The ‘3Es’: a useful conceptual framework through which to judge any project performance

Is there a standard basis against which any aid project can be judged?

It is a truism that any individual project takes place within a unique context in time and space, and so if the question is about a definitive or standard set of ‘indicators’ that can be applied across multiple projects, then my experience suggests that this is problematic.  However, if the question is more about a conceptual framework through which the performance of individual projects can be assessed, then I think the answer is ‘yes’.

The DAC has defined five criteria for evaluating aid projects: relevance, efficiency, effectiveness, impact, sustainability.  Definitions for these terms are available at  These criteria are probably the most widely adopted in aid evaluation, and while I frequently apply them, I have personally been influenced by Soft Systems Methodology (SSM).  The SSM literature argues that the performance of any ‘system’ (e.g. an aid project system) can be judged against the three criteria: efficiency, efficacy and effectiveness.  These terms are all derived from the Latin efficere, to accomplish, but within the context of project performance have subtly different interpretations.  Both efficiency and effectiveness are widely used in general management literature, and also aid project management literature, however, their use has frequently been imprecise.  Efficacy, while not as widely used, offers a third dimension to the concept of project performance.


Efficiency (‘doing the thing right’; ‘is there minimum use of resources?’) concerns cost and process management, and is a core emphasis of the managerialist paradigm in general and project management literature in particular.  Much work has been done in developing methods to increase the control exerted by project implementation teams, and hence improve project efficiency.  A project is efficient if it delivers the planned outputs within the budgeted inputs and on or ahead of schedule.  Within certain constraints, the efficiency of a project is a function of the management capacity of the implementation team.  SSM is concerned with efficiency since a system is likely to fail to achieve the desired ends without an economy of resource usage.


Efficacy (‘doing a successful thing’; ‘does the means work?’) concerns the merit of the theory of change of a given project.  Every aid project is based on an implicit ‘theory of change’ that assumes that the deliverables (outputs) of the project will foster changes in knowledge, attitude or practice (outcomes) among people/communities with whom the project interacts (direct beneficiaries).   That is, the extent to which the ‘means’ produce the anticipated ‘ends’.  Efficacy tends to be the focus of most evaluation literature and is a function of the project design—the extent to which the causality of the project is grounded in well-established knowledge and utilises appropriate mechanisms of social transformation .  A project design may be deemed efficacious when the outputs of the project result in the anticipated outcomes.  SSM is concerned with efficacy since a system (project) could fail if the means selected to bring about the planned transformation does not work.

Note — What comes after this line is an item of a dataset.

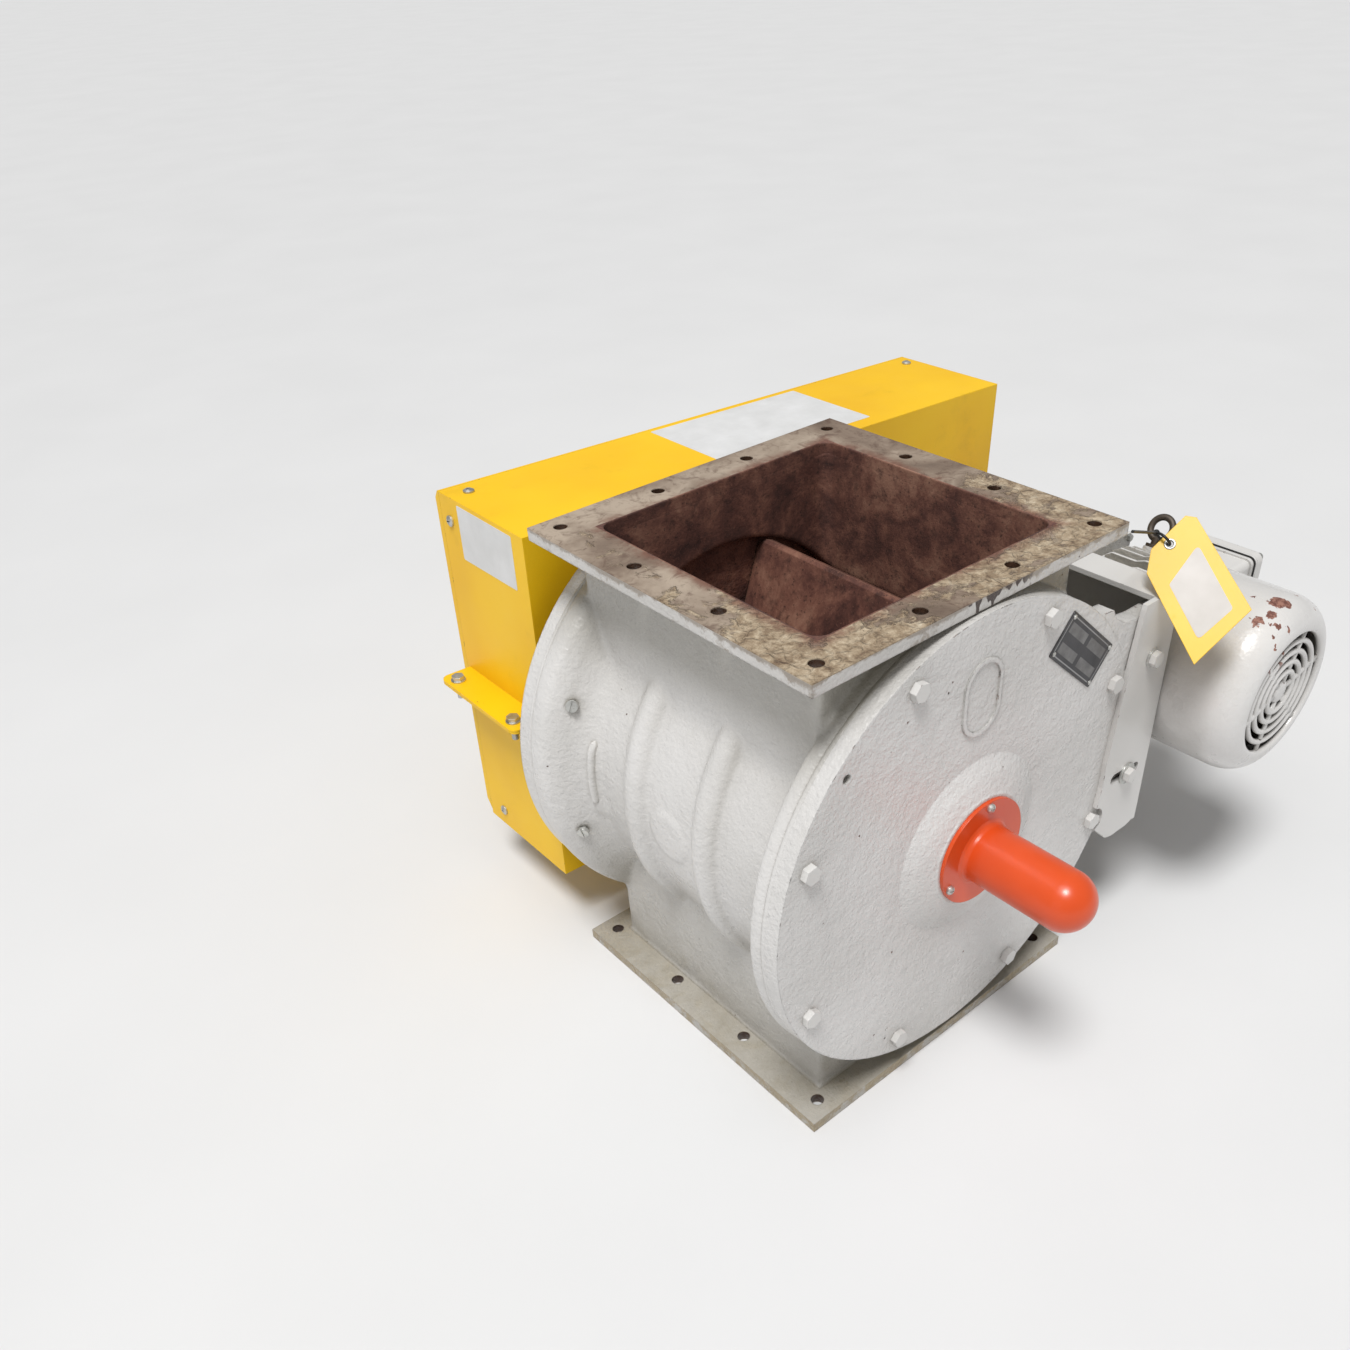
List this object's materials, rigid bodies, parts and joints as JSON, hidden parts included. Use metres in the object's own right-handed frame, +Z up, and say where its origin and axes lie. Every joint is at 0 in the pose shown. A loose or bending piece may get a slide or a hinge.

Effectiveness (‘doing the right thing’; ‘is this the right thing to be doing?’) concerns the philosophical and developmental worthiness or appropriateness of an initiative (Crawford and Bryce 2003).  Ultimately, effectiveness is determined by the ecological, social and economic sustainability of interventions and hence is a function of the policies and strategies adopted by the project implementing agency.  Whereas efficacy is concerned with the performance of a single project in fostering social transformation, effectiveness is concerned with the performance of the whole system (i.e. the whole aid program or approach) to which any given project makes a contribution.  That is, given a project deemed to be efficacious, effectiveness is concerned with whether or not the project outcomes contribute to the anticipated impact.  Checkland’s ‘monitoring and control subsystem’ is concerned with effectiveness since the system under study may be deemed to have failed when it is perceived to have not contributed to high-level, longer-term goals (e.g. the agency’s mission).  In other words, effectiveness is a measure of the extent to which a particular system contributes to the wider context that gives that system purpose.[1]

I keep coming back to these criteria because I find them to be simple/succinct and yet comprehensive:

  • They are simple because they cut through some of the ambiguity and overlap between the five DAC criteria (NB note that even the DAC definition of ‘effectiveness’ recognises two possible interpretations).  I’ve found that non-English speakers sometimes struggle to differentiate the subtle differences between ‘relevance’, ‘effectiveness’, ‘impact’ and ‘sustainabiliity’).
  • They are comprehensive because thee overall success of an aid project requires satisfactory performance against each of the three ‘Es’.